__YOUR GOAL__:
Repeat only the lines running from the beginning of the material through the line that contains "Run with: blender".

--- begin ---

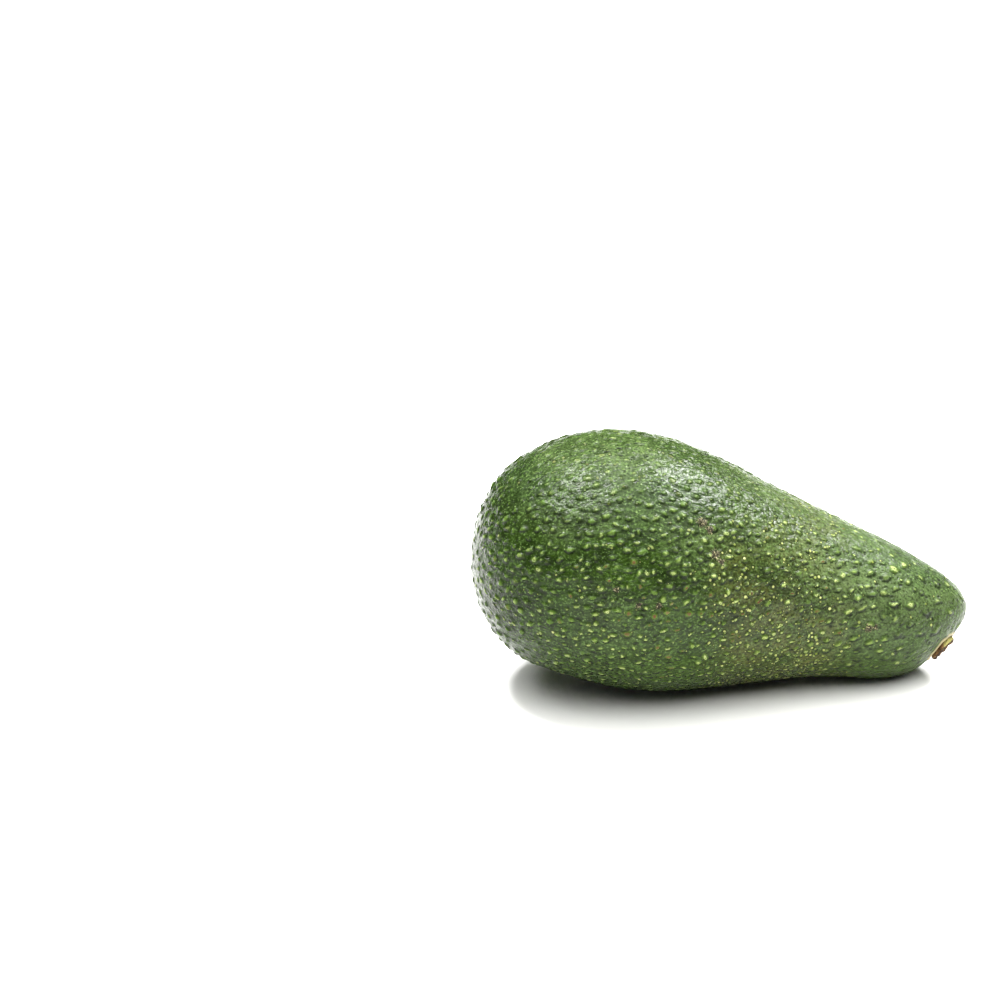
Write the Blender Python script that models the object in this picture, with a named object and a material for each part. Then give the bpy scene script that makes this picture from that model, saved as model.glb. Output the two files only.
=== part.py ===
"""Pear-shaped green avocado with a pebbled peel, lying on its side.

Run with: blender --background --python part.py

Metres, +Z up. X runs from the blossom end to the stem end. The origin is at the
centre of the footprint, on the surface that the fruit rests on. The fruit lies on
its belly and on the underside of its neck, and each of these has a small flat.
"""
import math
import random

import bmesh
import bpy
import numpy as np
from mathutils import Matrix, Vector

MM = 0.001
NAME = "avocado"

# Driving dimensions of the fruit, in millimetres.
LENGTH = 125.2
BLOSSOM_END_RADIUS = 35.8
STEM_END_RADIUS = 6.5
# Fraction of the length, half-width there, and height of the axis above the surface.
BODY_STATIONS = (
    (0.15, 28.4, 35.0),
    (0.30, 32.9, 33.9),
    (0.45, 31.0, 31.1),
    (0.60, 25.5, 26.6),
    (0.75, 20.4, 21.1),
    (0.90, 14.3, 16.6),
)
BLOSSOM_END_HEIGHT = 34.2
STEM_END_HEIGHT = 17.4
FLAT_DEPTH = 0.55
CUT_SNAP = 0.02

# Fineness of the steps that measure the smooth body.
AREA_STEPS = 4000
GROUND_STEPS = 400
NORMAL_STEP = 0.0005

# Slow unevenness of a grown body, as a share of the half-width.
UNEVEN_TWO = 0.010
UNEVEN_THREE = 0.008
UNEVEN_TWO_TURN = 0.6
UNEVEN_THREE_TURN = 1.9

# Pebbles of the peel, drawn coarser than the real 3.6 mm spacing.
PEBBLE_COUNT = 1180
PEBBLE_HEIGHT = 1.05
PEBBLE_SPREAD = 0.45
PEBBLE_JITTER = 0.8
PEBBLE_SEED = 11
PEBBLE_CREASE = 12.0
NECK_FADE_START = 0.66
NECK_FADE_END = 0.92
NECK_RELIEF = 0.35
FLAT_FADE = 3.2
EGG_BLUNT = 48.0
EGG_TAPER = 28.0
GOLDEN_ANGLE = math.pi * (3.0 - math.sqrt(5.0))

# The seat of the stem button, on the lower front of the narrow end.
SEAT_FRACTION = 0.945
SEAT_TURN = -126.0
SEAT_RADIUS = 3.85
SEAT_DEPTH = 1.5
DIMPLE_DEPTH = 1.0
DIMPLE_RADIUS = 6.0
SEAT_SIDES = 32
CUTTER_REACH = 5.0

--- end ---

__EXERCISE RESPONSE__:
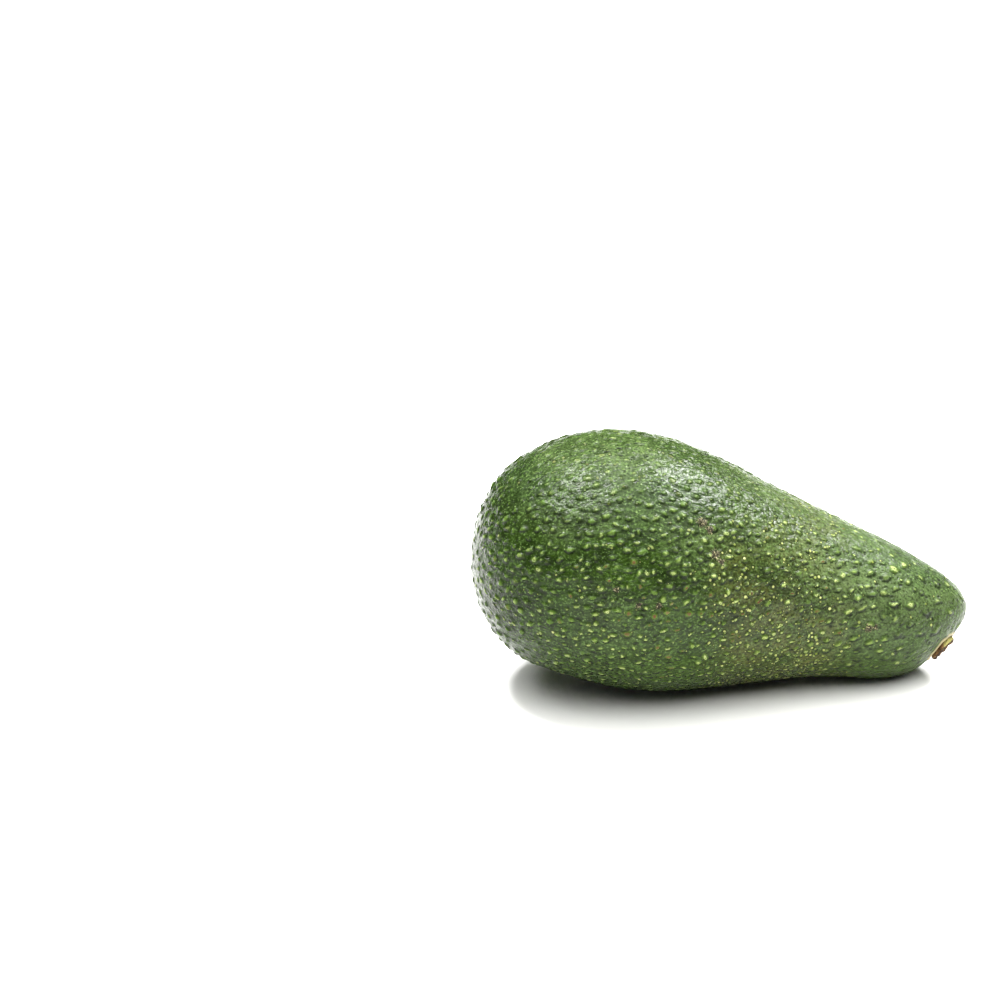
Write the Blender Python script that models the object in this picture, with a named object and a material for each part. Then give the bpy scene script that makes this picture from that model, saved as model.glb. Output the two files only.
=== part.py ===
"""Pear-shaped green avocado with a pebbled peel, lying on its side.

Run with: blender --background --python part.py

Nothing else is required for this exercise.